Application of partial evaluation to hard real-time programming

In order to ensure the timely execution of hard real-time applications, operating systems need to take the timing constraints, the resource requirements, and the synchronization constraints of applications into account while scheduling. These factors are affected by the design of high-level language constructs. Many real-time programming languages restrict the use of high-level programming constructs since their use make it difficult to determine the resource requirements and timing properties of programs. This forces the development of low-level programs that are difficult to develop, debug and maintain. These programs are neither portable nor reusable.

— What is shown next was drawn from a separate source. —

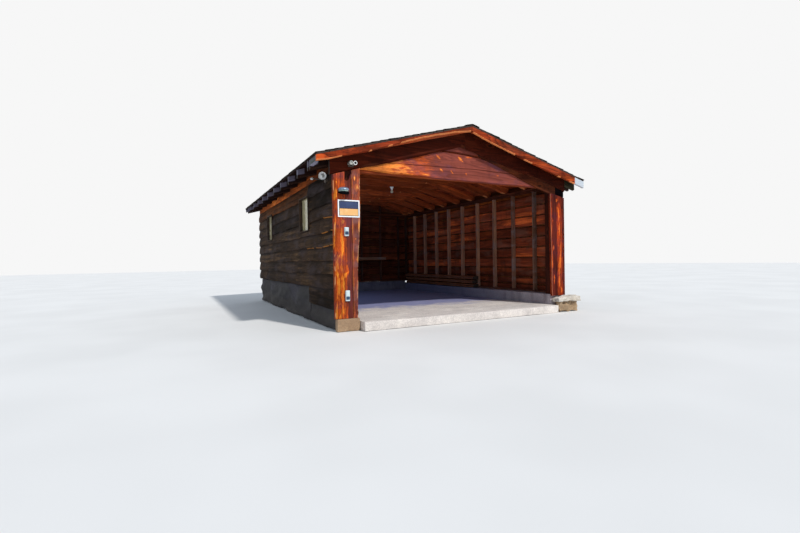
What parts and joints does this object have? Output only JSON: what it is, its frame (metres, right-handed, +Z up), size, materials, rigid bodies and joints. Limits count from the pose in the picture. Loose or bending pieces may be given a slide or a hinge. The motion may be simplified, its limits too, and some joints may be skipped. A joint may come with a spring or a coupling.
{
  "type": "open-fronted timber shed used as a log store",
  "caption": "Open-fronted timber gable shed for firewood: slab floor, concrete kerb, stud walls with lapped slab siding, rafters with collar ties and a low shingled roof.",
  "frame": {"origin": "middle of the bounding box in plan, at ground level under the slab and the kerbs", "axes": "+Z up, +Y from the open gable front to the closed rear wall, +X to the right seen from the front"},
  "size_m": [5.16, 6.605, 3.1701],
  "materials": {
    "concrete": "rough cast concrete with trowelled floor",
    "field_stone": "rough weathered stone",
    "framing_timber": "rough sawn, grey-brown with age",
    "siding_timber": "stained slab boards, weathered",
    "stained_plank": "stained planks with pale sapwood edges",
    "dark_timber": "dark stained boards",
    "roof_boards": "sawn boards, underside brown",
    "shingle": "granule-coated bitumen shingles, worn edges",
    "window_timber": "dark painted frame",
    "pane": "clear glass with a film of dust",
    "lamp_metal": "grey painted lamp housings",
    "lamp_white": "white lamp parts",
    "sign_face": "painted sheet with plain colour bands",
    "cover_plastic": "pale weather covers"
  },
  "bodies": {
    "root": {"floor_slab": "concrete", "kerb_left": "concrete", "kerb_right": "concrete", "kerb_rear": "concrete", "footing_stone": "field_stone", "sill_plates": "framing_timber", "studs_left": "framing_timber", "studs_right": "framing_timber", "studs_rear": "framing_timber", "top_plates": "framing_timber", "siding_left": "siding_timber", "siding_right": "siding_timber", "siding_rear": "siding_timber", "jamb_posts": "framing_timber", "post_left_outer": "stained_plank", "post_left_inner": "stained_plank", "post_right": "stained_plank", "verge_board_left": "dark_timber", "verge_board_right": "dark_timber", "gable_infill": "stained_plank", "header_beam": "dark_timber", "rake_board_left": "stained_plank", "rake_board_right": "stained_plank", "fly_rafters": "framing_timber", "ridge_board": "framing_timber", "rafters_left": "framing_timber", "rafters_right": "framing_timber", "collar_ties": "framing_timber", "frieze_left": "siding_timber", "frieze_right": "siding_timber", "roof_deck_left": "roof_boards", "roof_deck_right": "roof_boards", "shingles_left": "shingle", "shingles_right": "shingle", "window_frame_front": "window_timber", "window_frame_rear": "window_timber", "window_glass_front": "pane", "window_glass_rear": "pane", "rear_shelf": "framing_timber", "wall_ledge": "framing_timber", "floodlight": "lamp_metal", "twin_light": "lamp_white", "bulkhead_lamp": "lamp_metal", "sign_plate": "sign_face", "outlet_covers": "cover_plastic", "ceiling_lamp": "lamp_white"}
  },
  "joints": []
}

In this dissertation, we propose the technique of partial evaluation as a solution to this problem. Given a real-time program employing high level language constructs, this technique uses the information about the execution environment to create a specialized program tailored for that particular environment. Specialized programs can be better analyzed to accurately estimate the resource requirements. This technique allows the programmer to use language constructs that are otherwise forbidden, helps obtain more accurate estimates, and helps identify many errors, such as non-termination, at compile-time. We provide a formal definition of the partial evaluator and prove its correctness. We also present high level timing constructs for specifying application level timing constraints. With these constructs, the programmers do not have to resort to low-level timing mechanisms. The partial evaluator extracts the timing constraints from the constructs and provides them to the scheduler for scheduling. For concurrent programs, unsafe sharing of data and unpredictable interleavings make the estimation of execution time difficult. In this dissertation, we use partial evaluation to detect and forbid any unsafe sharing or non-deterministic interleavings that may affect the execution time. Partial evaluation also produces specialized concurrent programs for which the estimation of execution time is possible. Further, we propose a synchronization mechanism based on pre-scheduling. Our synchronization primitives are designed so that they can be taken into account by a pre-scheduler to produce, prior to run-time, the interleavings that meet the synchronization constraints. This scheme does not have run-time synchronization overhead and can be used to determine the exact timing properties of synchronizing processes.